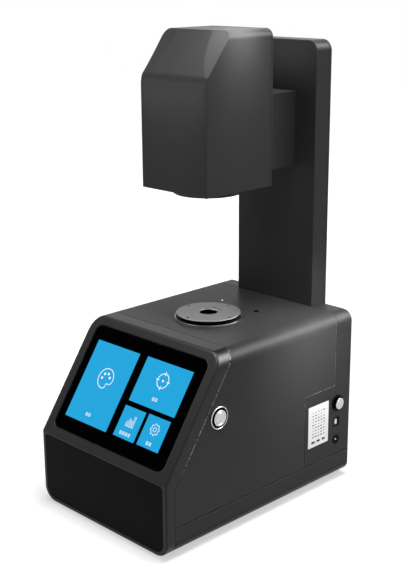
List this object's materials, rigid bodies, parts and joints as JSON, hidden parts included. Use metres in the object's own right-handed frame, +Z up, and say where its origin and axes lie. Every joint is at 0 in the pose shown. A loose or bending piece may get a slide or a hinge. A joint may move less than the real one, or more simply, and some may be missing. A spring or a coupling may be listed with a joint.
{
  "type": "haze meter",
  "caption": "Bench haze meter: casing with slanted touch screen, round sample port on top, and an optical head on a rear column above it.",
  "frame": {"origin": "centre of the bounding box at the underside of the feet", "axes": "+Z up, the screen faces -Y, the push buttons and sockets are on +X"},
  "size_m": [0.2186, 0.313, 0.5468],
  "materials": {
    "casing_paint": "satin, fine texture",
    "frame_plastic": "satin",
    "gloss_panel": "gloss",
    "screen_glass": "black cover glass, gloss",
    "port_aluminium": "anodised, satin",
    "bright_steel": "bright",
    "sheet_steel": "plain",
    "brass": "plain",
    "rubber": "matt",
    "black_plastic": "satin",
    "white_coat": "matt white reflective coat",
    "label": "white film",
    "circuit_board": "satin",
    "lens_glass": "clear"
  },
  "bodies": {
    "instrument": {"base_pan": "casing_paint", "main_shell": "casing_paint", "rear_shell": "casing_paint", "front_frame": "frame_plastic", "lower_front_panel": "gloss_panel", "screen_glass": "screen_glass", "display_module": "sheet_steel", "display_board": "circuit_board", "port_plate": "port_aluminium", "port_flange": "bright_steel", "port_screw_1": "bright_steel", "port_screw_2": "bright_steel", "port_screw_3": "bright_steel", "port_screw_4": "bright_steel", "fixture_bush": "brass", "test_button_housing": "bright_steel", "test_button_nut": "brass", "test_button_switch": "black_plastic", "power_button_housing": "black_plastic", "power_button_nut": "brass", "power_button_switch": "black_plastic", "usb_socket": "black_plastic", "dc_jack": "black_plastic", "socket_board": "circuit_board", "rating_label": "label", "foot_front_left": "rubber", "foot_front_right": "rubber", "foot_rear_left": "rubber", "foot_rear_right": "rubber", "sphere_upper_half": "white_coat", "sphere_lower_half": "white_coat", "sphere_stand": "sheet_steel", "detector_housing": "black_plastic", "detector_board": "circuit_board", "light_trap": "black_plastic", "shutter_motor": "sheet_steel", "shutter_motor_bracket": "sheet_steel", "main_board": "circuit_board", "column_post": "sheet_steel", "column_foot_bracket": "sheet_steel", "column_front_cover": "casing_paint", "column_rear_cover": "casing_paint", "head_arm": "casing_paint", "arm_front_plate": "bright_steel", "head_cover": "casing_paint", "head_rear_plate": "casing_paint", "head_bottom_plate": "casing_paint", "aperture_ring": "frame_plastic", "lens_barrel": "black_plastic", "collimating_lens": "lens_glass", "lens_retainer": "sheet_steel", "aperture_stop": "black_plastic", "condenser_lens": "lens_glass", "lamp_board": "white_coat", "lamp_heatsink": "sheet_steel", "optics_bracket": "sheet_steel", "lamp_cable": "black_plastic"},
    "test_button": {"test_button_cap": "bright_steel"},
    "power_button": {"power_button_cap": "bright_steel"},
    "shutter": {"trap_shutter": "white_coat"}
  },
  "joints": [
    {"name": "test_button_press", "type": "slide", "parent": "instrument", "child": "test_button", "axis": [-1, 0, 0], "range_m": [0, 0.002], "stiffness_N_per_m": 600, "springref_m": -0.002},
    {"name": "power_button_press", "type": "slide", "parent": "instrument", "child": "power_button", "axis": [-1, 0, 0], "range_m": [0, 0.0025], "stiffness_N_per_m": 600, "springref_m": -0.002},
    {"name": "trap_shutter_swing", "type": "hinge", "parent": "instrument", "child": "shutter", "pos_m": [-0.04625, 0.014, 0.069], "axis": [0, 0, 1], "range_deg": [0, 45]}
  ]
}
_ _ _
- _Request_:
Output the lines above verbatim and in full.

- _Answer to the problem_:
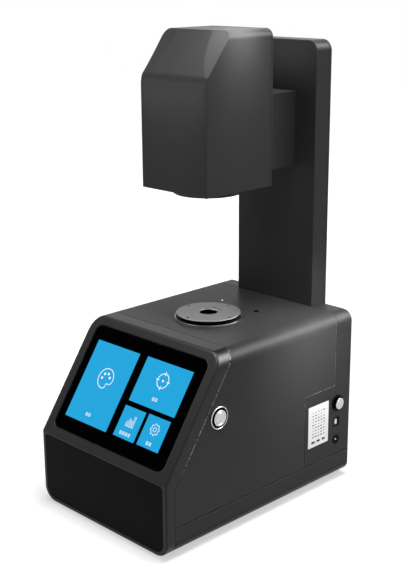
List this object's materials, rigid bodies, parts and joints as JSON, hidden parts included. Use metres in the object's own right-handed frame, +Z up, and say where its origin and axes lie. Every joint is at 0 in the pose shown. A loose or bending piece may get a slide or a hinge. A joint may move less than the real one, or more simply, and some may be missing. A spring or a coupling may be listed with a joint.
{
  "type": "haze meter",
  "caption": "Bench haze meter: casing with slanted touch screen, round sample port on top, and an optical head on a rear column above it.",
  "frame": {"origin": "centre of the bounding box at the underside of the feet", "axes": "+Z up, the screen faces -Y, the push buttons and sockets are on +X"},
  "size_m": [0.2186, 0.313, 0.5468],
  "materials": {
    "casing_paint": "satin, fine texture",
    "frame_plastic": "satin",
    "gloss_panel": "gloss",
    "screen_glass": "black cover glass, gloss",
    "port_aluminium": "anodised, satin",
    "bright_steel": "bright",
    "sheet_steel": "plain",
    "brass": "plain",
    "rubber": "matt",
    "black_plastic": "satin",
    "white_coat": "matt white reflective coat",
    "label": "white film",
    "circuit_board": "satin",
    "lens_glass": "clear"
  },
  "bodies": {
    "instrument": {"base_pan": "casing_paint", "main_shell": "casing_paint", "rear_shell": "casing_paint", "front_frame": "frame_plastic", "lower_front_panel": "gloss_panel", "screen_glass": "screen_glass", "display_module": "sheet_steel", "display_board": "circuit_board", "port_plate": "port_aluminium", "port_flange": "bright_steel", "port_screw_1": "bright_steel", "port_screw_2": "bright_steel", "port_screw_3": "bright_steel", "port_screw_4": "bright_steel", "fixture_bush": "brass", "test_button_housing": "bright_steel", "test_button_nut": "brass", "test_button_switch": "black_plastic", "power_button_housing": "black_plastic", "power_button_nut": "brass", "power_button_switch": "black_plastic", "usb_socket": "black_plastic", "dc_jack": "black_plastic", "socket_board": "circuit_board", "rating_label": "label", "foot_front_left": "rubber", "foot_front_right": "rubber", "foot_rear_left": "rubber", "foot_rear_right": "rubber", "sphere_upper_half": "white_coat", "sphere_lower_half": "white_coat", "sphere_stand": "sheet_steel", "detector_housing": "black_plastic", "detector_board": "circuit_board", "light_trap": "black_plastic", "shutter_motor": "sheet_steel", "shutter_motor_bracket": "sheet_steel", "main_board": "circuit_board", "column_post": "sheet_steel", "column_foot_bracket": "sheet_steel", "column_front_cover": "casing_paint", "column_rear_cover": "casing_paint", "head_arm": "casing_paint", "arm_front_plate": "bright_steel", "head_cover": "casing_paint", "head_rear_plate": "casing_paint", "head_bottom_plate": "casing_paint", "aperture_ring": "frame_plastic", "lens_barrel": "black_plastic", "collimating_lens": "lens_glass", "lens_retainer": "sheet_steel", "aperture_stop": "black_plastic", "condenser_lens": "lens_glass", "lamp_board": "white_coat", "lamp_heatsink": "sheet_steel", "optics_bracket": "sheet_steel", "lamp_cable": "black_plastic"},
    "test_button": {"test_button_cap": "bright_steel"},
    "power_button": {"power_button_cap": "bright_steel"},
    "shutter": {"trap_shutter": "white_coat"}
  },
  "joints": [
    {"name": "test_button_press", "type": "slide", "parent": "instrument", "child": "test_button", "axis": [-1, 0, 0], "range_m": [0, 0.002], "stiffness_N_per_m": 600, "springref_m": -0.002},
    {"name": "power_button_press", "type": "slide", "parent": "instrument", "child": "power_button", "axis": [-1, 0, 0], "range_m": [0, 0.0025], "stiffness_N_per_m": 600, "springref_m": -0.002},
    {"name": "trap_shutter_swing", "type": "hinge", "parent": "instrument", "child": "shutter", "pos_m": [-0.04625, 0.014, 0.069], "axis": [0, 0, 1], "range_deg": [0, 45]}
  ]
}